## Written task
From the listing, collect all lines containing the word "Blender".

(CAD and scene scripts)
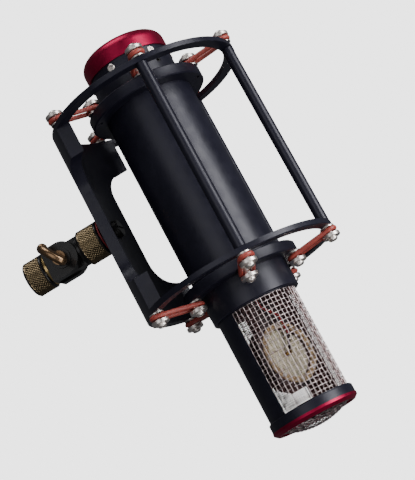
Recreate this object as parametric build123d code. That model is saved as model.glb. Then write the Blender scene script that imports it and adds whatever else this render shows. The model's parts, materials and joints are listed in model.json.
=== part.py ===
from build123d import *
import os
from math import atan2, cos, degrees, radians, sin, sqrt

# Studio condenser microphone hanging grille-down in a five-fold elastic cage mount.
# Row frame: origin at the mouth of the stand socket, +X from there to the cage axis, +Z to the cap.
# All lengths in mm. Most functions build about the cage axis and save() moves them by CAGE_X.

# --- cage ---
CAGE_X = 105.0
RING_IN = 49.3
RING_OUT = 55.5
RING_Z = 54.9
RING_T = 3.0
POST_R = 52.4
ROD_R = 3.15
ROD_AZIMUTHS = (0, 72, -72)
POST_AZIMUTHS = (0, 72, 144, 216, 288)
YOKE_HALF_WIDTH = 34.1
WEB_HALF_WIDTH = 17.9
WEB_HALF_HEIGHT = 36.8
YOKE_CORNER_R = 15.75

# --- suspension posts and loops ---
BODY_POST_R = 30.7
SCREW_R = 1.5
HOLE_R = 1.55
SPOOL_FLANGE_R = 4.0
SPOOL_CORE_R = 1.95
SPOOL_FLANGE_T = 0.65
LOOP_GAP = 3.45
DISC_R = 4.85
DISC_T = 2.2
HEAD_R = 2.6
HEAD_T = 1.9
LOOP_CORD_R = 1.3
LOOP_HALF_WIDTH = 3.45

# --- microphone body ---
BODY_R = 25.4
BODY_WALL = 1.6
FLANGE_TOP_R = 33.6
FLANGE_TOP_Z = (50.2, 56.7)
FLANGE_BOTTOM_R = 33.2
FLANGE_BOTTOM_Z = (-60.3, -54.3)
SPIGOT_R = 23.7
SPIGOT_L = 3.0
THROAT_R = 20.0
NECK_R = 23.6
NECK_TOP = 75.1
NECK_SCREW_Z = 72.0
CAP_R = 24.4
CAP_TOP = 87.5
CAP_ROUND = 6.0
CAP_WALL = 2.4

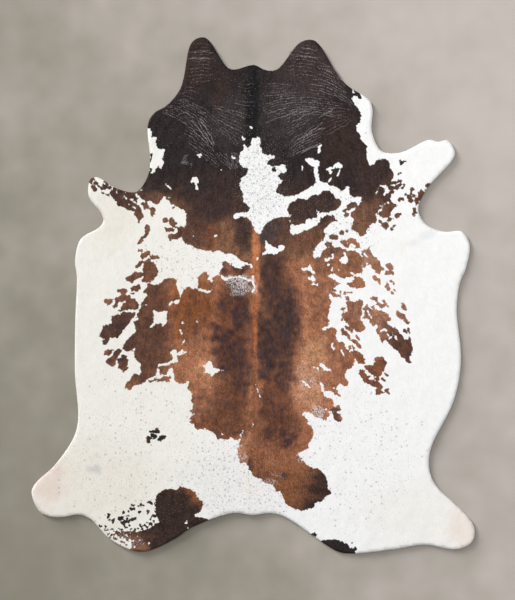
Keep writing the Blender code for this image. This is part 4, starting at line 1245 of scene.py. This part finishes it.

## Output for this task
Recreate this object as parametric build123d code. That model is saved as model.glb. Then write the Blender scene script that imports it and adds whatever else this render shows. The model's parts, materials and joints are listed in model.json.
Keep writing the Blender code for this image. This is part 4, starting at line 1245 of scene.py. This part finishes it.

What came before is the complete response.